Zero knowledge: I lost my key (and forgot my Access code)#

User anonymity comes at a price: WWPass can do nothing in cases where a user loses his/her WWPass Key or forgets an access code. If there is no way to restore the key, all data contained by WWPass are lost forever. There is no means for WWPass or the Service Provider to get the users lost credentials back. This approach leaves it completely up to the user to be fully responsible for the safe backup of their WWPass membership.

WWPass provides two types of Keys: a “WWPass Key” for everyday needs, and a “Service Key”, which is bound to the user account. The Service Key cannot be used for e-shopping or corporate site login. However it is this Service Key which can revoke/disable a lost WWPass Key and provide the necessary data to create a new WWPass Key.

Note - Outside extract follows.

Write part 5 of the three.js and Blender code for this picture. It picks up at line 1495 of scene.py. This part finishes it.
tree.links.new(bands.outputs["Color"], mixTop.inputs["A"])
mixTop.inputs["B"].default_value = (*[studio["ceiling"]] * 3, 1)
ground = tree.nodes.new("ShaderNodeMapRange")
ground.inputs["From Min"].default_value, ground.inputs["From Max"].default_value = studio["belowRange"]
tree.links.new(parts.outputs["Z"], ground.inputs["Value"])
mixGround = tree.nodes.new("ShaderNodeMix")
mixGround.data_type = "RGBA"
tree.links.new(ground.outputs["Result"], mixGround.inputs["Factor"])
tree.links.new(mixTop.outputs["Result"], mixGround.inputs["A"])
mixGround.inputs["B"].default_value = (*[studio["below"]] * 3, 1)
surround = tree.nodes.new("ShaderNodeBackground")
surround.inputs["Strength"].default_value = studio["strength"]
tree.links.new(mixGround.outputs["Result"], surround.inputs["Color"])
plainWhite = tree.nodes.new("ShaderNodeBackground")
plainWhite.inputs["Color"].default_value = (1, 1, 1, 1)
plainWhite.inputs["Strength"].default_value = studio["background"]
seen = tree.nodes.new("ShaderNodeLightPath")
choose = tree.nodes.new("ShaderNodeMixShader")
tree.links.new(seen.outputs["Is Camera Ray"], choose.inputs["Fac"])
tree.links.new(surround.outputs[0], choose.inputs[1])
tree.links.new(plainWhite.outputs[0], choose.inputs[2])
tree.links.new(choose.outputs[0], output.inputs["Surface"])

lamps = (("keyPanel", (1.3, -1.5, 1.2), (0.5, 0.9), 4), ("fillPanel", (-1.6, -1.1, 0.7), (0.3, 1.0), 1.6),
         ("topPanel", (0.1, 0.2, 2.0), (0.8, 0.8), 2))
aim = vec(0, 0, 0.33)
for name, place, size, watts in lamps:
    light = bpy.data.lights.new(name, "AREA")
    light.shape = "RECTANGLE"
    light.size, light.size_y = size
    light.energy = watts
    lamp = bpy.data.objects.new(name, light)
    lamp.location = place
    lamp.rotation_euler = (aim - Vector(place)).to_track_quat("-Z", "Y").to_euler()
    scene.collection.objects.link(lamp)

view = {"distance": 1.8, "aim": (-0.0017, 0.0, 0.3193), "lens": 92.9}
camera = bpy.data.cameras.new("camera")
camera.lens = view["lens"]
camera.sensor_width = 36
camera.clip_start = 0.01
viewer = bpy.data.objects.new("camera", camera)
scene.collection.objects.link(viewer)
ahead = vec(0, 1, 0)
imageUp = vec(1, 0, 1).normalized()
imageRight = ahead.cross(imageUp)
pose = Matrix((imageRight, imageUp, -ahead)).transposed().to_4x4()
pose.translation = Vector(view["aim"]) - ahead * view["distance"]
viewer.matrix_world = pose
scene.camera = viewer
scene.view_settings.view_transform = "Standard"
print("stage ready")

If the user forgets an access code, the old access code cannot be recovered: WWPass operates only with derivative values. By using both keys (Service Key and WWPass Key), the user can reset and redefine the access code for use across all WWPass-enabled Service Providers.

WWPass Applications: How to use WWPass technology#

WWPass concentrates its efforts on secure authentication and storage technologies holding several important patents for this technology.

WWPass has also a number of out-of-the-box solutions, which include:

  • CMS authentication modules
  • VPN hardware token login
  • signed and encrypted e-mail
  • encrypted cloud storage with fine-grained access rights

The variety of applications was made possible due to low level, "binary" nature of WWPass architecture. WWPass provides a robust and easy to use SDK to allow third-party Service Providers and developers to implement WWPass support into their applications.